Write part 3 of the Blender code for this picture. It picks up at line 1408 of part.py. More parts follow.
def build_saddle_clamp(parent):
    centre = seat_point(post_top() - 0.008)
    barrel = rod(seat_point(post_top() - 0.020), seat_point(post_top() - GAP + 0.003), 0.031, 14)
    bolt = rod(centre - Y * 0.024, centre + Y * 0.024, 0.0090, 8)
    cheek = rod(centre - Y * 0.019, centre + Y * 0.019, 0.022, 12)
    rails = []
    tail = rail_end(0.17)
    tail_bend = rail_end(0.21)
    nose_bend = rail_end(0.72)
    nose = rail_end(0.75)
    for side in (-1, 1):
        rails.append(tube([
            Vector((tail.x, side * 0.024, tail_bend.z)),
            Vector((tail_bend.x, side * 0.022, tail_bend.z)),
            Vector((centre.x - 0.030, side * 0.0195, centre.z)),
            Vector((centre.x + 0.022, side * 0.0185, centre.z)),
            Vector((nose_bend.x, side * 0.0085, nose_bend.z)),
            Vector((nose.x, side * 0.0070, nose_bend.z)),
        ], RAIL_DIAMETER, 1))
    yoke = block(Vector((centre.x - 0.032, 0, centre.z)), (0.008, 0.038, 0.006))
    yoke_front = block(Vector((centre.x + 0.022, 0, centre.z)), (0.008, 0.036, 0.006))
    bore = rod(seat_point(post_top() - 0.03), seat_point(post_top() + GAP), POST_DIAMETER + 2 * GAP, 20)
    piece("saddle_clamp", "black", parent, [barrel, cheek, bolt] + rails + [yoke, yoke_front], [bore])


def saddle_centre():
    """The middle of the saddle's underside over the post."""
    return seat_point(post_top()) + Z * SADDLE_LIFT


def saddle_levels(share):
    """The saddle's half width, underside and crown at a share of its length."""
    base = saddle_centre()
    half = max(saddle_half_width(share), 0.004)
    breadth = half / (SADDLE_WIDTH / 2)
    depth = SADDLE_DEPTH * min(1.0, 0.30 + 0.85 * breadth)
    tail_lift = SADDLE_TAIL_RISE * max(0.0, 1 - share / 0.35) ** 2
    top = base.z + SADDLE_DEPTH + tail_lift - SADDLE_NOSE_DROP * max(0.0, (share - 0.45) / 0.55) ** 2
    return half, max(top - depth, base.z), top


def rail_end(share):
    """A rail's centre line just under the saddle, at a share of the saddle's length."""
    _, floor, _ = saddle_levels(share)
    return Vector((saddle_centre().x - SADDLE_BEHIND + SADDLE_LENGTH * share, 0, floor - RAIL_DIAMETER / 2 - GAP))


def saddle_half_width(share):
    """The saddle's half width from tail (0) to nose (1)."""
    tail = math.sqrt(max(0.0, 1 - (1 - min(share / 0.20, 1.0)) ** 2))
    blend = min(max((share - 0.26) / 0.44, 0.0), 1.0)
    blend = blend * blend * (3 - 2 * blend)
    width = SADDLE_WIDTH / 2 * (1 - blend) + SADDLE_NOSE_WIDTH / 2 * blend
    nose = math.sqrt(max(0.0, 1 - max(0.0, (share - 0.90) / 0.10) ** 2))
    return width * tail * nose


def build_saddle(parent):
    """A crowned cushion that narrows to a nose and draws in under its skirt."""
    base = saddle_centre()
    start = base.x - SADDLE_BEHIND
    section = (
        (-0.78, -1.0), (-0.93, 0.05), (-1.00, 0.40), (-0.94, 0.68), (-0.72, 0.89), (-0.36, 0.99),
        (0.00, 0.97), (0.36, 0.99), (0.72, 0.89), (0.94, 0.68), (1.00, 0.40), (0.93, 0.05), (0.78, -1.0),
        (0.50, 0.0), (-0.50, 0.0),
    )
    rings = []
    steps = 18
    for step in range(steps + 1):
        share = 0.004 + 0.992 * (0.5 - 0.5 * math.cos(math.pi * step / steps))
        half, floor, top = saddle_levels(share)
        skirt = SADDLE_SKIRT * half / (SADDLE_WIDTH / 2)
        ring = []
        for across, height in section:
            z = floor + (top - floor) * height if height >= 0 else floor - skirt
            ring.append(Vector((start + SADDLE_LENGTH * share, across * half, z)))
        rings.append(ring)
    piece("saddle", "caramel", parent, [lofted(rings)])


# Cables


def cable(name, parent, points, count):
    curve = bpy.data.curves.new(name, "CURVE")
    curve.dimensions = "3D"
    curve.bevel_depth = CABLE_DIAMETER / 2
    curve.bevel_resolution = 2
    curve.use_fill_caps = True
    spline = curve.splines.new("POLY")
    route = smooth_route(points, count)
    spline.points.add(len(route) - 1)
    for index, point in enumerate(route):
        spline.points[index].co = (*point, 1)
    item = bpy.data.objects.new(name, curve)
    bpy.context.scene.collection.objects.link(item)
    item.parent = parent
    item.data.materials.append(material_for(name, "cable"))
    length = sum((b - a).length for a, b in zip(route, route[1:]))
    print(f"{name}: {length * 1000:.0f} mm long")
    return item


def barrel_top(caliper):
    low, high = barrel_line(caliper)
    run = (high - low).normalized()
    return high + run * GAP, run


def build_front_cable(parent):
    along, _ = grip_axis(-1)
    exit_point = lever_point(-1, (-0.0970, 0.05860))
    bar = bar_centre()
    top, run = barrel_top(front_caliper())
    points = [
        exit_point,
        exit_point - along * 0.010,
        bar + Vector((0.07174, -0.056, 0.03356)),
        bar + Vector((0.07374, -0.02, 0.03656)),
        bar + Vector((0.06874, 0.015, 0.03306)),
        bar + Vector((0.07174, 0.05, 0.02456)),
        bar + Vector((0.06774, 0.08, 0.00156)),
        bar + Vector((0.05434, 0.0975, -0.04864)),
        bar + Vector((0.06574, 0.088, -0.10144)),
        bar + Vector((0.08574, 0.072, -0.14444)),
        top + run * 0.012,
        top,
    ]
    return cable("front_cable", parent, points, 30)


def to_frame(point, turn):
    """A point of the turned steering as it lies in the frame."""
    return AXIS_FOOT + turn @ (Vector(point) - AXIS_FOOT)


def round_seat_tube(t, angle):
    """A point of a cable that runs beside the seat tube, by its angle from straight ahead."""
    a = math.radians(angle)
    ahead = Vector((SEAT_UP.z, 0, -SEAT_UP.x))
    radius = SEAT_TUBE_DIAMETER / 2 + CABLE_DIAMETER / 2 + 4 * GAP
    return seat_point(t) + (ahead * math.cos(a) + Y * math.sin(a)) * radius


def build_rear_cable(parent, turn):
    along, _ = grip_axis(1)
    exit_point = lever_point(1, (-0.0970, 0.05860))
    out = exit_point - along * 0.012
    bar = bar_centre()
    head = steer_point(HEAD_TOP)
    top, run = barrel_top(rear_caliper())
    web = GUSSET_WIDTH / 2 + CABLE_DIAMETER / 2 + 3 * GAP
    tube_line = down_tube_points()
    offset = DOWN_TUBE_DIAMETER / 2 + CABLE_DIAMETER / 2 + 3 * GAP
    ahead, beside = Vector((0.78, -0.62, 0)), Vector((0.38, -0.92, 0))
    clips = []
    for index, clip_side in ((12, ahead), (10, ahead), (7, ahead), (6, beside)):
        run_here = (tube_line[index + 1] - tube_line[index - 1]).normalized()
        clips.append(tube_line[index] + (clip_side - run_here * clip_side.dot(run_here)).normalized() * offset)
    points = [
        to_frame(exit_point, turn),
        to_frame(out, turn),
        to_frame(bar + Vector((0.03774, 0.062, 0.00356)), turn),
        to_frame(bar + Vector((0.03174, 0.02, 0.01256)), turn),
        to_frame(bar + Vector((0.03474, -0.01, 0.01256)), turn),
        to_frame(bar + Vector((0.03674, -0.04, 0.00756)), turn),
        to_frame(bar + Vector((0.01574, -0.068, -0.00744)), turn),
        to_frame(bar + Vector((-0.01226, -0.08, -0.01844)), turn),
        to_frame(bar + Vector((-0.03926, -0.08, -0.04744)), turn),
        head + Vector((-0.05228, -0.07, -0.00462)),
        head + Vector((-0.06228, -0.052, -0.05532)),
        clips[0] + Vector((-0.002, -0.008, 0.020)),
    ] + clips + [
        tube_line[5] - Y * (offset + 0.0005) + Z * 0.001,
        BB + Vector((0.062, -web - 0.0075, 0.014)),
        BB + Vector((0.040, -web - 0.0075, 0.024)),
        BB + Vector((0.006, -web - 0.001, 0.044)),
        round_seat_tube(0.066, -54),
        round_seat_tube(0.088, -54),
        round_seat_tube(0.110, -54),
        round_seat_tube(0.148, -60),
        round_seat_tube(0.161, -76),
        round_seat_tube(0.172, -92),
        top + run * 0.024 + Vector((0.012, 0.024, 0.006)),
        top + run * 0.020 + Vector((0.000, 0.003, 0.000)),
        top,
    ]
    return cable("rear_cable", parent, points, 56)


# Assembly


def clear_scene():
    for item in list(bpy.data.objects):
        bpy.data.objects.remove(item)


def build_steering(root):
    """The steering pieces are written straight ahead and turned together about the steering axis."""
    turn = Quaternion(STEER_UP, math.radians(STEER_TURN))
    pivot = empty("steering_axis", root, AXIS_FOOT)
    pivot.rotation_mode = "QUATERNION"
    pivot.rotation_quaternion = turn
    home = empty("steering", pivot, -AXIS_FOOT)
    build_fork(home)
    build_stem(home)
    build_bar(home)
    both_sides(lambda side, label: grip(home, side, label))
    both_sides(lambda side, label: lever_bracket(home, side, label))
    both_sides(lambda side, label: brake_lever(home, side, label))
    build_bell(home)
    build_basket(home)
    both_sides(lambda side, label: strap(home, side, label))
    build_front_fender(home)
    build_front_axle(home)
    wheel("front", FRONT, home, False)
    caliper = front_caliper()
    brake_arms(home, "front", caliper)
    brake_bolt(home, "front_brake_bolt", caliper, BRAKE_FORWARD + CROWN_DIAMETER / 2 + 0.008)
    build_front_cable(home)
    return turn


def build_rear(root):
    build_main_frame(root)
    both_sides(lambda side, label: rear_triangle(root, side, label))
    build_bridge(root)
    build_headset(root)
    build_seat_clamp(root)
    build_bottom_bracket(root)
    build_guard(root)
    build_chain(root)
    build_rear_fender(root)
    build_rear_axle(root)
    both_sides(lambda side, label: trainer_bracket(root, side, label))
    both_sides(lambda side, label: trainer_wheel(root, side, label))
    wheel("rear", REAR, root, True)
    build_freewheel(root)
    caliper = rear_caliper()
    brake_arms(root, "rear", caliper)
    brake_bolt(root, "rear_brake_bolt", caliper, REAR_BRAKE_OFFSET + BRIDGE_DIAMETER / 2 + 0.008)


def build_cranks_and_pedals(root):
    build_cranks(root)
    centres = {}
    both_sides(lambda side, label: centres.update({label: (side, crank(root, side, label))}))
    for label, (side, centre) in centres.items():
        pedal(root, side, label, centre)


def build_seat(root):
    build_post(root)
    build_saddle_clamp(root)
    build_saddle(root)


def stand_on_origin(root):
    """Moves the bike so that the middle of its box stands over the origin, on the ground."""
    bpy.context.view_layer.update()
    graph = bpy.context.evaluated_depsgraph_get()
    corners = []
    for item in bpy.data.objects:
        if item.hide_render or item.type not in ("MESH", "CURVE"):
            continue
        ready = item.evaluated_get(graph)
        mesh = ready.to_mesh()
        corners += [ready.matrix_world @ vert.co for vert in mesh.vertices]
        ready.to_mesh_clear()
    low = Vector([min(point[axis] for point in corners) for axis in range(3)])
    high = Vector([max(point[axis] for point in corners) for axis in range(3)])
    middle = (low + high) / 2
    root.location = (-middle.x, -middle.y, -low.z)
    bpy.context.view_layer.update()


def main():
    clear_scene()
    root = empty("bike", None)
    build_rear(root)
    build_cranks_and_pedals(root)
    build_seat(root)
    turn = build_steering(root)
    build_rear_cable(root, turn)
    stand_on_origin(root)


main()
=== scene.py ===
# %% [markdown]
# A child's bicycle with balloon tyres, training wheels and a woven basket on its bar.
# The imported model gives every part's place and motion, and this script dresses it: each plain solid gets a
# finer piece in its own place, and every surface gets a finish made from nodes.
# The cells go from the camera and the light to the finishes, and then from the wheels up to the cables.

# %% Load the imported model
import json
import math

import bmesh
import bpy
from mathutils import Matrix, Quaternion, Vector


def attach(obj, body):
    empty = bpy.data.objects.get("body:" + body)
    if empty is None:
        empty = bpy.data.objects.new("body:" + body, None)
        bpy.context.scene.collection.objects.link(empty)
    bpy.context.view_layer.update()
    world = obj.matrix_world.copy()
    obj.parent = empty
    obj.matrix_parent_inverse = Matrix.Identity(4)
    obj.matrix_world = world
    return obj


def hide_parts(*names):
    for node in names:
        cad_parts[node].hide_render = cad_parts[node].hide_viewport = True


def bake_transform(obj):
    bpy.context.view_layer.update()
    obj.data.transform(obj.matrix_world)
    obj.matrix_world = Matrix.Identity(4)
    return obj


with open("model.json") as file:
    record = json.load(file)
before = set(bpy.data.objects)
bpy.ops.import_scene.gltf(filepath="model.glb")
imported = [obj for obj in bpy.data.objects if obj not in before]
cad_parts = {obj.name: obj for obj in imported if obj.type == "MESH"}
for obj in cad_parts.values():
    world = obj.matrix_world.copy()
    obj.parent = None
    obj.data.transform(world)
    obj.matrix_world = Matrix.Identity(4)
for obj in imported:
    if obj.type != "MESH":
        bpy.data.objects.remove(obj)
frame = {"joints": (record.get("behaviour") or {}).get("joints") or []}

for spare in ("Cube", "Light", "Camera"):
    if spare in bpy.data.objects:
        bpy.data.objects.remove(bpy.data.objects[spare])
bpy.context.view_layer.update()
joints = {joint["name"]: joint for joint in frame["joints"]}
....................
EXERCISE DESCRIPTION » Leave out every line before the one containing "bpy.data.objects.remove(obj)"; set down that line and all remaining lines of the material exactly.

COMPLETE OUTPUT »
        bpy.data.objects.remove(obj)
frame = {"joints": (record.get("behaviour") or {}).get("joints") or []}

for spare in ("Cube", "Light", "Camera"):
    if spare in bpy.data.objects:
        bpy.data.objects.remove(bpy.data.objects[spare])
bpy.context.view_layer.update()
joints = {joint["name"]: joint for joint in frame["joints"]}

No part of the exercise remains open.